As I mentioned in my last editor’s note, we were inundated. In some of the areas that received 10 inches of rain, roads were washed out, homes were surrounded by water and I’m pretty sure out neighbor had water in his garage. Even though it is dry in western North Dakota, all of what some people call prairie potholes, are full of water. There are many rural homes that are now lake-front property.

Then there is Colorado, where drought conditions have had devastating effects on farms and ranches. The story that starts on Page 6 in this week’s magazine is about drought conditions in southeast Colorado.

I wish we had a pipeline so we could send water from North Dakota to Colorado. Seems to me if we can ship oil in a pipeline from Alaska to the lower 48, we should be able to move water the same way.

In Devils Lake, N.D., where the lake has no outlet, then-Gov. John Hoeven, who is now a U.S. Senator, built a pipeline from the lake to the Red River on the border of North Dakota and Minnesota.

I was working at Agweek magazine, and every week I had to write stories about Devils Lake and the mess it was causing as it continued to grow.
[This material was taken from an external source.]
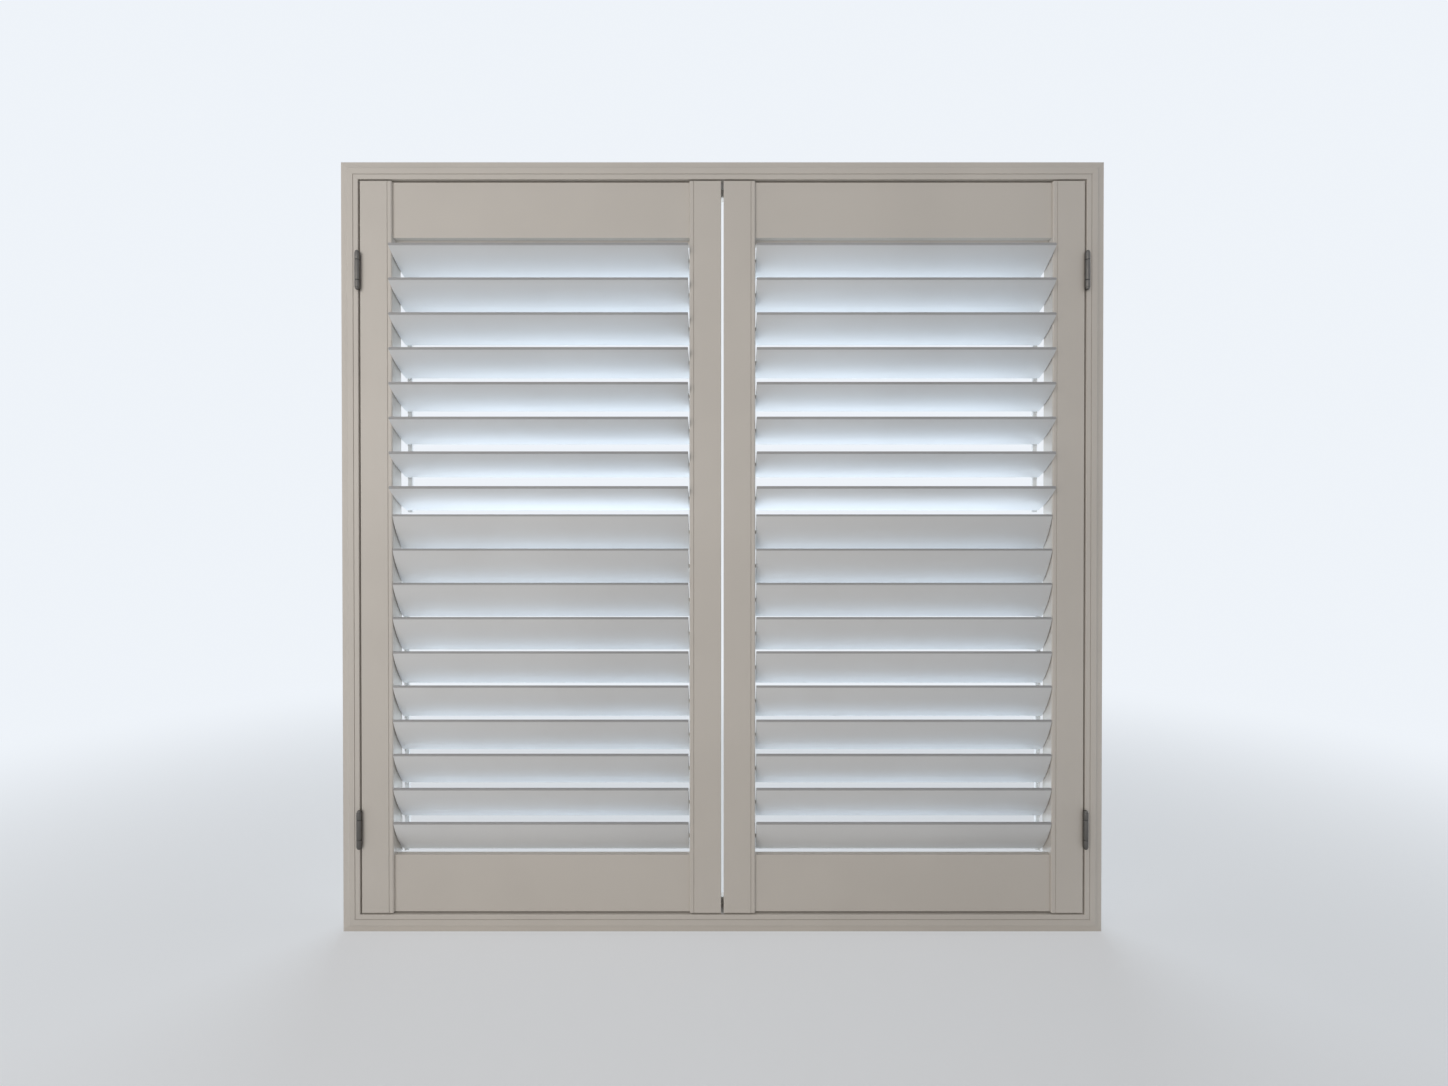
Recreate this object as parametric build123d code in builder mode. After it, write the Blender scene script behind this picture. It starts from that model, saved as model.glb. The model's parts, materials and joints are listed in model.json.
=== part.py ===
from build123d import *
from math import cos, radians, sin
import os

# A pair of louvred window shutters in a mitred frame. Millimetres, +Z up, room side at -Y.
# The origin lies under the middle of the sill, in the upright plane of the louvre pivots.
# Left and right are as seen from the room.

# Louvre blades: a lens-shaped section with blunt, chamfered edges
LOUVRE_LENGTH = 474.0
LOUVRE_WIDTH = 63.5
LOUVRE_THICKNESS = 10.5
LOUVRE_EDGE_HEIGHT = 4.0
LOUVRE_EDGE_FLAT = 1.8
LOUVRE_EDGE_CHAMFER = 0.8
LOUVRE_PITCH = 55.0
LOUVRE_END_GAP = 1.5
UPPER_LOUVRES = 8
LOWER_LOUVRES = 10

# Tilt at rest, in degrees from level, with the room-side edge up
UPPER_TILT = 29.5
LOWER_TILT = 60.0

# Pivot pins on the louvre ends, turning in blind bores in the stiles. There are two to a
# louvre, so they are drawn with few sides, and a pin's corners turn clear of its bore's flats.
PIVOT_RADIUS = 3.0
PIVOT_SIDES = 6
BORE_SIDES = 8
PIVOT_REACH = 9.0
PIVOT_CLEARANCE = 0.05
BORE_SPARE = 0.5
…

People had to move homes, equipment and animals, and the state had to build new roads and highways to replace those that were underwater.

It took forever to get the pipeline built because the Red River flows north into Canada and eventually into Lake Winnipeg in Manitoba. The Canadian government was none too happy about the water from Devils Lake coming into their country, so we had to convince them it was safe — which it was.

After the pipeline was built, I was assigned to write the story about the water starting to flow from the lake to the river. I sat at the pipeline with a photographer and reporters from Canada for days waiting for the water to start flowing. When it did it was just a trickle, which was disappointing, especially for the photographer, who didn’t get much of a photo when all was said and done.

But then we got to go to Gimli, Manitoba, on the shores of Lake Winnipeg for a couple days to talk to residents there about the water coming in from Devils Lake. They were having their own flooding issues and weren’t afraid of the extra trickle of water coming in from Devils Lake.